You have to hold it just right…

I’ve never picked a standard pin tumbler luck, but wafer tumbler locks, like you find on things like desk drawers, are easy. Warded locks are even easier; I used to have three warded padlocks as a keychain, and I’d pick all three in seven seconds to impress my classmates.

The most memorable wafer lock I picked was on a cash register. Nothing nefarious, a guy in my college residence hall had purchased it at some kind of old-equipment auction and couldn’t get the drawer open. He had a pick gun, but apparently didn’t know how to use it. I took the pick (without the gun) and the wrench and opened it in just a few seconds. There was nothing inside.

Among computer folk like myself some feel locks are a personal affront. Lots of tales in various books about the lockpicking culture at MIT and such. E.g., one fellow prof who went to CalTech kept a lockpicking set in his office. Locked out of your office? You knew who to ask for quick help.
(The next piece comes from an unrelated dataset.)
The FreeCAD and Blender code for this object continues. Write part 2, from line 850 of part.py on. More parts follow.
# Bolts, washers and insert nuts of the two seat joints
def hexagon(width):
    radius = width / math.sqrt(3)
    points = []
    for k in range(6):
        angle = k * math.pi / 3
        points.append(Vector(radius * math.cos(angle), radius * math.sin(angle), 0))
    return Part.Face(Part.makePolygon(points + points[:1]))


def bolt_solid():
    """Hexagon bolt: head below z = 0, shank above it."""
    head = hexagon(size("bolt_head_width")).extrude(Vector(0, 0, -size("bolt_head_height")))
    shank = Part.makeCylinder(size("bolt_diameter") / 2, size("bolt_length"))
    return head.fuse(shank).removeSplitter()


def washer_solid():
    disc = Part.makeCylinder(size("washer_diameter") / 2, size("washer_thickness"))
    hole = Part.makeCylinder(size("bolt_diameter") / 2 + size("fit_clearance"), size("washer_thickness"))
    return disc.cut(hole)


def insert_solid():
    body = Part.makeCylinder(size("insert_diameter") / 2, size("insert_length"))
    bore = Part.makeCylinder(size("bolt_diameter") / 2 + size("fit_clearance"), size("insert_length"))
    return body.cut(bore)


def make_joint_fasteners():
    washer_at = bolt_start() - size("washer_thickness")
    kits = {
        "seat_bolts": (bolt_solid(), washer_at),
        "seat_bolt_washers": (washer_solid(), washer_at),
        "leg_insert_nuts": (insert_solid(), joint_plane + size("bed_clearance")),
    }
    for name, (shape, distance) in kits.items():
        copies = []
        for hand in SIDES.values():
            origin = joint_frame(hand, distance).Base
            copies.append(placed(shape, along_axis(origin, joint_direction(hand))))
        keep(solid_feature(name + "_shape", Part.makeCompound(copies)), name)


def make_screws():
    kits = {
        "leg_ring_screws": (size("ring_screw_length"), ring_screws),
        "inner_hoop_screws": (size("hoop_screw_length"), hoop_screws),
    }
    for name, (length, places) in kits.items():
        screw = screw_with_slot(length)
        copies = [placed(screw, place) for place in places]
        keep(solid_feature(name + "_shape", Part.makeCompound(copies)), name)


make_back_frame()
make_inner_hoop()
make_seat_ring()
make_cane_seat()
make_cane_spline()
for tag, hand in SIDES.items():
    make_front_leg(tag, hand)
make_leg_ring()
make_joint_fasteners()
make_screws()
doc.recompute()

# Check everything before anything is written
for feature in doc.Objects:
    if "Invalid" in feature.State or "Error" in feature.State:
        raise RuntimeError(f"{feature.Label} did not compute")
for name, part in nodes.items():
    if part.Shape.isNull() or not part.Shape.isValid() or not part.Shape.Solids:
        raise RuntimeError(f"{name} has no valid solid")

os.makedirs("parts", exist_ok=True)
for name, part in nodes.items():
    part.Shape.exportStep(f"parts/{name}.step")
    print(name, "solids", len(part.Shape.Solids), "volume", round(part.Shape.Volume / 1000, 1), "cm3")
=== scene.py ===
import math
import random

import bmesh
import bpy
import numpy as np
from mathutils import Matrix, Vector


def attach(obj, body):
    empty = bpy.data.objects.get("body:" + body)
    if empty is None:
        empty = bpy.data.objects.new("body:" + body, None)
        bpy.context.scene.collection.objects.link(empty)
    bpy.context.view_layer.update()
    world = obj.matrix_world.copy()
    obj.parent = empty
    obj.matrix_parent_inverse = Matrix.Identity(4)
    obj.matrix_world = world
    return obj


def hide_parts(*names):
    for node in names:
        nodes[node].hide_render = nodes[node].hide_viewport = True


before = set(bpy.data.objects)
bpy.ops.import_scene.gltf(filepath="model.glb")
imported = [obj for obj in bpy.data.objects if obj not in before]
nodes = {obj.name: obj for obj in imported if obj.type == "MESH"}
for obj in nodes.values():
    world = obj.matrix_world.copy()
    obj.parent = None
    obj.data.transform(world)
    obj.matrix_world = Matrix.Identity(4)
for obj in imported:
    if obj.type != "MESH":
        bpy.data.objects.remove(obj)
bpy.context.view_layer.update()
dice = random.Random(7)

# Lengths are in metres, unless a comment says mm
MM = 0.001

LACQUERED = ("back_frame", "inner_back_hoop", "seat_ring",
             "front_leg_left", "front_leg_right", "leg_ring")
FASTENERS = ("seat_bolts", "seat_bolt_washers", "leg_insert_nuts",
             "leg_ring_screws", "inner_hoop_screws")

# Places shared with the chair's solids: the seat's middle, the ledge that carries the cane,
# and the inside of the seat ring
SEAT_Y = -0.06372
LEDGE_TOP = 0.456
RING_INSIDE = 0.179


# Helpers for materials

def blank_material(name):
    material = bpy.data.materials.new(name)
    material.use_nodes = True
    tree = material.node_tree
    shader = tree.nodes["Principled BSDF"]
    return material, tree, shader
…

My preference is playing with combination locks. Those in-line bicycle locks don’t deserve the term.

I found a Masterlock left by one of the kids, looked up some info online, generated a table of possible combinations, tried them, got it open. I still use it at the pool.

Speaking of which. There was one of those TSA-approved Masterlock 3-wheel things sitting on a locker I regularly used for quite a while. So I gave it a new home. Took less than a couple minutes to open it. The combination is settable so I reset it to one that I can remember. Oddly, trying to “feel” the new combination doesn’t work as well as the original. How often was the old combination used to create a noticeable wear pattern, anyway?

And I’ve also opened doors using a credit card. Something on TV actually works.